Le sauvetage des banques belges a nécessité 35 milliards d’euros de dépenses. Voilà la principale cause de l’augmentation des dépenses publiques. La Banque nationale de Belgique et les gouvernements belges ont fait ces cadeaux aux responsables de la débâcle financière puis économique. Et aujourd’hui, pour réduire les dépenses publiques, on veut toucher directement des retraités et des chômeurs ? Non !
Thierre Boutte : Selon la Banque nationale de Belgique (BNB), les dépenses
publiques ont fortement augmenté en Belgique, de 42,5% du PIB en 2000 pour atteindre 51,3% en 2013. C’est trop selon l’OCDE. Que faire ?
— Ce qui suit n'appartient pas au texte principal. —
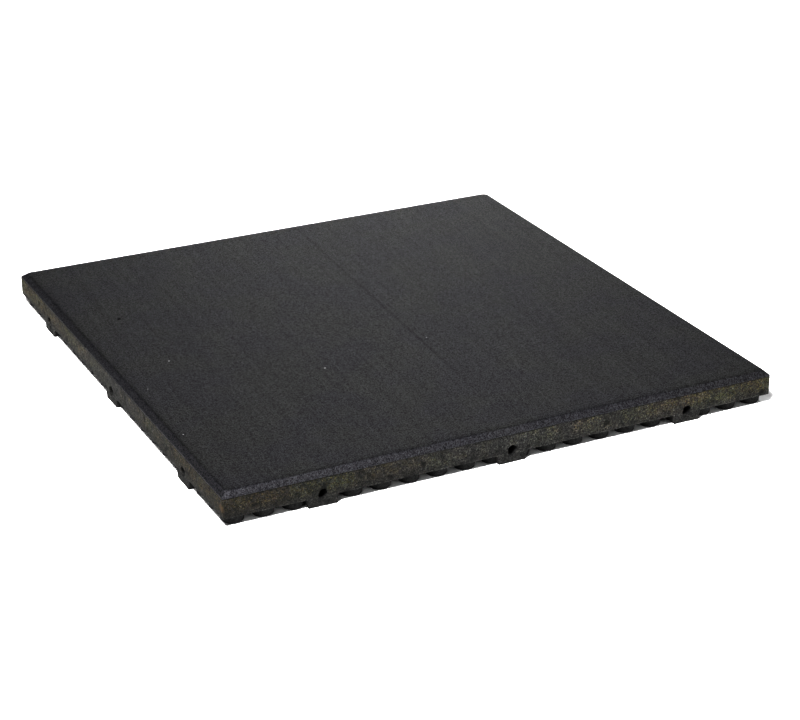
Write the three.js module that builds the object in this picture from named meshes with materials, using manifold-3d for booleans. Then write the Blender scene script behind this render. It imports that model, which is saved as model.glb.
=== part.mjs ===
// Rubber gym floor tile: a square two-layer tile of bonded crumb rubber, in millimetres, +Z up.
// The thick base layer is coarse crumb. It stands on rows of round feet, and along each side it has
// solid pads with blind sockets, in which loose connecting pins join one tile to the next.
// The thin wear layer on top is fine compact crumb with a bevelled rim.
// The origin is on the floor, under the middle of the tile.
import * as THREE from 'three';
import { mergeVertices } from 'three/addons/utils/BufferGeometryUtils.js';
import Module from 'manifold-3d';

const wasm = await Module();
wasm.setup();

// Overall sizes
const TILE_SIDE = 500;
const CORNER_RADIUS = 1.5;
const CORNER_STEPS = 3;

// Heights of the layers, from the floor up
const FOOT_HEIGHT = 8;
const SLAB_THICKNESS = 17;
const WEAR_THICKNESS = 5;

// Rim of the wear layer: a short upright lip, then a bevel whose upper edge is rounded off
const LIP_HEIGHT = 0.6;
const BEVEL_WIDTH = 4.6;
const TOP_CORNER_RADIUS = 5;
const RIM_ROUNDING = 3;
const RIM_STEPS = 3;

// Feet: round studs in straight rows, narrower at the tip, with a gap between their roots
const FOOT_ROOT_DIAMETER = 20;
const FOOT_TIP_DIAMETER = 17.5;
const FOOT_GAP = 5;
const FOOT_SIDES = 6;

// Pin pads and their sockets, the same on all four sides. Widths are at the slab and at the floor,
// and the socket's height is that of its axis above the floor.
const PADS_PER_SIDE = 3;
const PAD_ROOT_WIDTH = 27.5;
const PAD_TIP_WIDTH = 24;
const PAD_END_WALL = 6;
const SOCKET_DIAMETER = 8;
const SOCKET_DEPTH = 38;
const SOCKET_HEIGHT = 10.8;
const SOCKET_SIDES = 12;

// How far feet and pads reach up into the slab, so that they fuse with it, how far a cut starts
// outside the side, and the distance under which two points are one
const FUSE_DEPTH = 1;
const CUT_MARGIN = 1;
const MERGE_DISTANCE = 1e-4;

const half = TILE_SIDE / 2;
const slabTop = FOOT_HEIGHT + SLAB_THICKNESS;
const feetPerSide = Math.floor(TILE_SIDE / (FOOT_ROOT_DIAMETER + FOOT_GAP));
const footPitch = TILE_SIDE / feetPerSide;
const padPitch = TILE_SIDE / PADS_PER_SIDE;

// Turns a closed three.js geometry into a solid that can be joined and cut.
function toSolid(geometry) {
  const bare = geometry.index ? geometry.toNonIndexed() : geometry.clone();
  bare.deleteAttribute('normal');
  bare.deleteAttribute('uv');
  const merged = mergeVertices(bare, MERGE_DISTANCE);
  return new wasm.Manifold(new wasm.Mesh({
    numProp: 3,
    vertProperties: new Float32Array(merged.attributes.position.array),
    triVerts: new Uint32Array(merged.index.array),
  }));
}

// Turns a solid back into a geometry with flat-shaded faces.
function toGeometry(solid) {
  const mesh = solid.getMesh();
  const geometry = new THREE.BufferGeometry();
  geometry.setAttribute('position', new THREE.BufferAttribute(new Float32Array(mesh.vertProperties), 3));
  geometry.setIndex(new THREE.BufferAttribute(new Uint32Array(mesh.triVerts), 1));
  const flat = geometry.toNonIndexed();
  flat.computeVertexNormals();
  return flat;
}

// The plan of the tile at a given inset from its sides: a square whose corners are rounded,
// more so towards the top of the bevel.
function planOutline(inset) {
  const reach = half - inset;
  const radius = CORNER_RADIUS + (TOP_CORNER_RADIUS - CORNER_RADIUS) * inset / BEVEL_WIDTH;
  const outline = [];
  for (let corner = 0; corner < 4; corner++) {
    const middle = new THREE.Vector2(reach - radius, reach - radius);
    middle.rotateAround(new THREE.Vector2(), corner * Math.PI / 2);
    for (let step = 0; step <= CORNER_STEPS; step++) {
      const angle = (corner + step / CORNER_STEPS) * Math.PI / 2;
      outline.push(new THREE.Vector2(
        middle.x + radius * Math.cos(angle),
        middle.y + radius * Math.sin(angle),
      ));
    }
  }
  return outline;
}

// A flat plate with the tile's plan, from the height low to the height high.
function plate(low, high) {
  const shape = new THREE.Shape(planOutline(0));
  const geometry = new THREE.ExtrudeGeometry(shape, { depth: high - low, bevelEnabled: false });
  geometry.translate(0, 0, low);
  return geometry;
}

// A solid that joins several outlines of equally many points, each at its own height.
function loft(levels) {
  const count = levels[0].outline.length;
  const positions = levels.flatMap(({ outline, z }) => outline.flatMap((p) => [p.x, p.y, z]));
  const faces = [];
  for (let level = 0; level + 1 < levels.length; level++) {
    for (let i = 0; i < count; i++) {
      const a = level * count + i;
      const b = level * count + (i + 1) % count;
      faces.push(a, b, b + count, a, b + count, a + count);
    }
  }
  const top = (levels.length - 1) * count;
  for (let i = 1; i + 1 < count; i++) {
    faces.push(0, i + 1, i);
    faces.push(top, top + i, top + i + 1);
  }
  const geometry = new THREE.BufferGeometry();
  geometry.setAttribute('position', new THREE.Float32BufferAttribute(positions, 3));
  geometry.setIndex(faces);
  const flat = geometry.toNonIndexed();
  flat.computeVertexNormals();
  return flat;
}

// Inset and height of the rim's levels: the lip, the bevel, and the arc that rounds it into the top.
function rimLevels() {
  const tileTop = slabTop + WEAR_THICKNESS;
  const slope = Math.atan2(WEAR_THICKNESS - LIP_HEIGHT, BEVEL_WIDTH);
  const setback = RIM_ROUNDING * Math.tan(slope / 2);
  const levels = [[0, slabTop], [0, slabTop + LIP_HEIGHT]];
  for (let step = 0; step <= RIM_STEPS; step++) {
    const angle = slope * (1 - step / RIM_STEPS);
    levels.push([
      BEVEL_WIDTH + setback - RIM_ROUNDING * Math.sin(angle),
      tileTop - RIM_ROUNDING * (1 - Math.cos(angle)),
    ]);
  }
  return levels.map(([inset, z]) => ({ outline: planOutline(inset), z }));
}

// One foot: a stud that narrows towards the floor and runs up into the slab.
function foot(x, y) {
  const height = FOOT_HEIGHT + FUSE_DEPTH;
  const draft = (FOOT_ROOT_DIAMETER - FOOT_TIP_DIAMETER) / 2 / FOOT_HEIGHT;
  const topRadius = FOOT_TIP_DIAMETER / 2 + draft * height;
  const geometry = new THREE.CylinderGeometry(topRadius, FOOT_TIP_DIAMETER / 2, height, FOOT_SIDES);
  geometry.rotateX(Math.PI / 2);
  geometry.translate(x, y, height / 2);
  return geometry;
}

// One pin pad on the -Y side, flush with it, drafted on its two flanks and at its back.
function pad(x) {
  const height = FOOT_HEIGHT + FUSE_DEPTH;
  const draft = (PAD_ROOT_WIDTH - PAD_TIP_WIDTH) / 2 / FOOT_HEIGHT;
  const outlineAt = (z) => {
    const reach = PAD_TIP_WIDTH / 2 + draft * z;
    const back = -half + SOCKET_DEPTH + PAD_END_WALL + draft * z;
    return [
      new THREE.Vector2(x - reach, -half),
      new THREE.Vector2(x + reach, -half),
      new THREE.Vector2(x + reach, back),
      new THREE.Vector2(x - reach, back),
    ];
  };
  return loft([{ outline: outlineAt(0), z: 0 }, { outline: outlineAt(height), z: height }]);
}

// The blind round socket in a pad, which starts a little outside the side so that the cut is clean.
function socket(x) {
  const length = SOCKET_DEPTH + CUT_MARGIN;
  const radius = SOCKET_DIAMETER / 2;
  const geometry = new THREE.CylinderGeometry(radius, radius, length, SOCKET_SIDES);
  geometry.translate(x, -half + SOCKET_DEPTH - length / 2, SOCKET_HEIGHT);
  return geometry;
}

// Copies what make(x) gives at each pad place to all four sides.
function onAllSides(make) {
  const copies = [];
  for (let side = 0; side < 4; side++) {
    for (let i = 0; i < PADS_PER_SIDE; i++) {
      const geometry = make((i + 0.5) * padPitch - half);
      geometry.rotateZ(side * Math.PI / 2);
      copies.push(toSolid(geometry));
    }
  }
  return copies;
}

// All the feet, in rows and columns of one pitch over the whole underside.
function feet() {
  const copies = [];
  for (let row = 0; row < feetPerSide; row++) {
    for (let column = 0; column < feetPerSide; column++) {
      copies.push(toSolid(foot((column + 0.5) * footPitch - half, (row + 0.5) * footPitch - half)));
    }
  }
  return copies;
}

const slab = toSolid(plate(FOOT_HEIGHT, slabTop));
const baseSolid = wasm.Manifold.union([slab, ...feet(), ...onAllSides(pad)])
  .subtract(wasm.Manifold.union(onAllSides(socket)));

const baseLayer = new THREE.Mesh(
  toGeometry(baseSolid),
  new THREE.MeshStandardMaterial({ color: 0x45433a, roughness: 0.95, metalness: 0 }),
);
baseLayer.name = 'base_layer';

const wearLayer = new THREE.Mesh(
  loft(rimLevels()),
  new THREE.MeshStandardMaterial({ color: 0x2f3033, roughness: 0.75, metalness: 0 }),
);
wearLayer.name = 'wear_layer';

const tile = new THREE.Group();
tile.add(baseLayer, wearLayer);

export default tile;
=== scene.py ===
import math
import bmesh
import bpy
from mathutils import Matrix, Vector, noise


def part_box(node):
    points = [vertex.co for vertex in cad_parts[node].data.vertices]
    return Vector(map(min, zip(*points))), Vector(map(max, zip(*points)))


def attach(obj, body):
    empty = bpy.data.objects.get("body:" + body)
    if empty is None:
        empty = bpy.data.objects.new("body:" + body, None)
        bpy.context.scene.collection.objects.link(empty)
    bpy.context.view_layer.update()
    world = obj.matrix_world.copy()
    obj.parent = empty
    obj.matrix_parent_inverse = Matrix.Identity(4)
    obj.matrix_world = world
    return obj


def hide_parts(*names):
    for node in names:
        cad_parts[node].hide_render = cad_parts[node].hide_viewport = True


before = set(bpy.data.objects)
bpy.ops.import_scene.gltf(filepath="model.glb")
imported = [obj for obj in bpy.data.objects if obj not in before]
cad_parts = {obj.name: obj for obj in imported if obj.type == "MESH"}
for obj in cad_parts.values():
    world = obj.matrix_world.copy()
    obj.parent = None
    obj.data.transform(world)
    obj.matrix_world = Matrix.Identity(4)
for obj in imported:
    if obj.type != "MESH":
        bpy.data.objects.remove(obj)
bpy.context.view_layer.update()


# Base layer
# The thick lower layer is coarse crumb of shredded tyres, bound with resin and pressed in a mould
# in one piece with its round feet and the pads along its sides. Each pad has a blind socket for the
# loose pins that join one tile to the next.
base_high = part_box("base_layer")[1]
base_reach = base_high.x
base_top = base_high.z
foot_height = 0.008
side_corner_radius = 0.0015
touching = 1e-6

# Feet: each ring is a height above the floor and a radius, from under the root to the rounded tip
foot_rows = 20
foot_root_radius = 0.010
foot_rim_cuts = 3
foot_rings = ((0.0074, 0.0096), (0.0009, 0.0089), (0.0, 0.0081))
side_mesh_size = 0.001

# Pads: their undersides are worn, and lie a hair above the tips of the feet
pads_per_side = 3
pad_root_width = 0.0275
pad_tip_width = 0.024
pad_depth = 0.044
pad_overlap = 0.0008
pad_lift = 0.00012
pad_wear = 0.0008
pad_wear_size = 0.004
pad_mesh_size = 0.00135

# Sockets: each is cut from a little outside the side inwards, in short steps with uneven walls
socket_radius = 0.004
socket_depth = 0.038
socket_height = 0.0108
socket_sides = 20
socket_step = 0.00195
socket_start = 0.001
socket_roughness = 0.0016

# Crumb: how much crevices, sunk crumbs, fine grain and open pores each add to a pit
crumb_size = 0.0017
fine_crumb_size = 0.0009
sunk_variety = 3.7
crevice_width = 0.3
pore_size = 0.006
pore_place = Vector((7, 3, 5))
pore_rarity = 0.25
pore_gain = 2.2
crevice_share = 0.34
sunk_share = 0.26
fine_share = 0.14
pore_share = 0.6

# Depth of the pits and of the wear along sharp edges and under the joint, and where the smooth
# moulded face, which painted shade darkens, begins behind the sides
crumb_depth = 0.0004
edge_wear = 0.0002
sharp_angle = 1
joint_wear = 0.0006
skin_and_shade_start = 0.0006
skin_and_shade_full = 0.0018


def points_of(geometry):
    """The vertices in what a mesh operator gives back."""
    return [item for item in geometry if isinstance(item, bmesh.types.BMVert)]


def open_edges(mesh):
    return [edge for edge in mesh.edges if edge.is_boundary]


def round_corner(point, reach, radius):
    """Moves a point of a square's outline onto the same outline with round corners."""
    core = reach - radius
    near = Vector((max(-core, min(core, point.co.x)), max(-core, min(core, point.co.y))))
    spoke = point.co.to_2d() - near
    if min(abs(spoke.x), abs(spoke.y)) > touching:
        point.co.xy = near + spoke.normalized() * radius


def shape_foot(face, height, radius):
    """Makes the face a level disc, of the given height and radius, under its own middle."""
    centre = face.calc_center_median()
    for point in face.verts:
        spoke = (point.co - centre).to_2d().normalized() * radius
        point.co = (centre.x + spoke.x, centre.y + spoke.y, height)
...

Si vous parlez d’augmentation des dépenses publiques, je mets en cause la Banque nationale de Belgique et la politique suivie par les gouvernements belges.
Je vise par là le sauvetage bancaire qui, après 2008, a nécessité des dépenses de l’ordre de 35milliards d’euros, soit l’équivalent d’une augmentation de 15 à 20% du budget annuel. Ce montant est celui avancé par la Cour de comptes, donc validé. Ainsi, les dépenses publiques ont notamment augmenté suite à des “cadeaux” faits aux grandes banques belges, responsables de la débâcle financière puis économique. Et aujourd’hui, pour réduire ces dépenses publiques, on veut toucher directement des retraités et des chômeurs !?Mais ce sont les responsables de la crise, les banquiers, qui devraient faire l’objet de mesures de récupération du futur gouvernement.
Vous êtes donc opposé à un assainissement des finances publiques, même avec un impact minime sur la croissance ?
Premièrement, nous sommes dans une situation de crise économique où la demande des ménages et la demande publique sont insuffisantes et où l’investissement des entreprises privées est trop faible.
Cette situation peut parfaitement justifier une augmentation des dépenses publiques, et donc du déficit, pour financer la relance. C’est le b.a.ba de la politique recommandée par le grand économiste John
Maynard Keynes. Comprenez donc qu’une situation comme on la connaît aujourd’hui n’impose pas de réduire les dépenses publiques. Deuxièmement, si assainir implique réduire des dépenses inutiles
voire injustes et augmenter des recettes en respectant les principes de la justice sociale et de la redistribution, je dis oui. Mais ce que propose actuellement la Banque nationale de Belgique est tout le
contraire. Son raisonnement, inscrit dans les politiques imposées depuis 2009-2010 par la Commission européenne, aboutit à une contraction de la demande et donc une stagnation économique.
La BNB préconise, comme première mesure, une réduction des dépenses de pensions. Que pensez-vous de l’idée de repousser l’entrée prématurée dans la pension et de supprimer certains régimes de pension anticipée ?
C’est inefficace et injuste. Inefficace en termes de stimulation de la croissance économique parce que dans un contexte de pénurie d’emplois, forcer des gens âgés à rester plus longtemps au travail, c’est
empêcher des jeunes capables d’entrer sur le marché du travail. Inefficace parce que ces jeunes, en percevant un revenu supérieur à celui du chômage, vont augmenter la consommation via l’acquisition
ici d’un logement, là d’autres biens durables, et donc relancer l’économie. Inefficace parce qu’il faut au contraire distribuer du pouvoir d’achat à des retraités qui l’utiliseront essentiellement à des dépenses de consommation, eux qui n’épargnent plus. Même réflexion, quand on réduit les revenus du chômage, on réduit la consommation privée. Enfin, c’est injuste parce que des promesses de pouvoir passer à la retraite ont été faites à des travailleurs et des conventions ont été prises par l’employeur public. Injuste surtout parce que, comme évoqué, la crise des finances publiques a été provoquée, non par ces personnes visées mais par la crise des banques.
Selon le Syndicat neutre pour indépendants (SNI), il ne faut pas diminuer la pension des indépendants (en moyenne élevée, selon lui, à 840€/mois) ni celle des salariés (en moyenne élevée à 1180€/mois) mais bien celle des fonctionnaires qui s’élèverait en moyenne à 2480€/mois. Qu’en pensez-vous ?
C’est faux. La moyenne des pensions des fonctionnaires n’est pas à ce niveau. Certains régimes donnent accès à des pensions importantes, mais cela ne concerne qu’une minorité. C’est une utilisation démagogique de données réservées à certaines niches.
Dans la démarche de la BNB, il s’agit plutôt de toucher une quantité importante de retraités.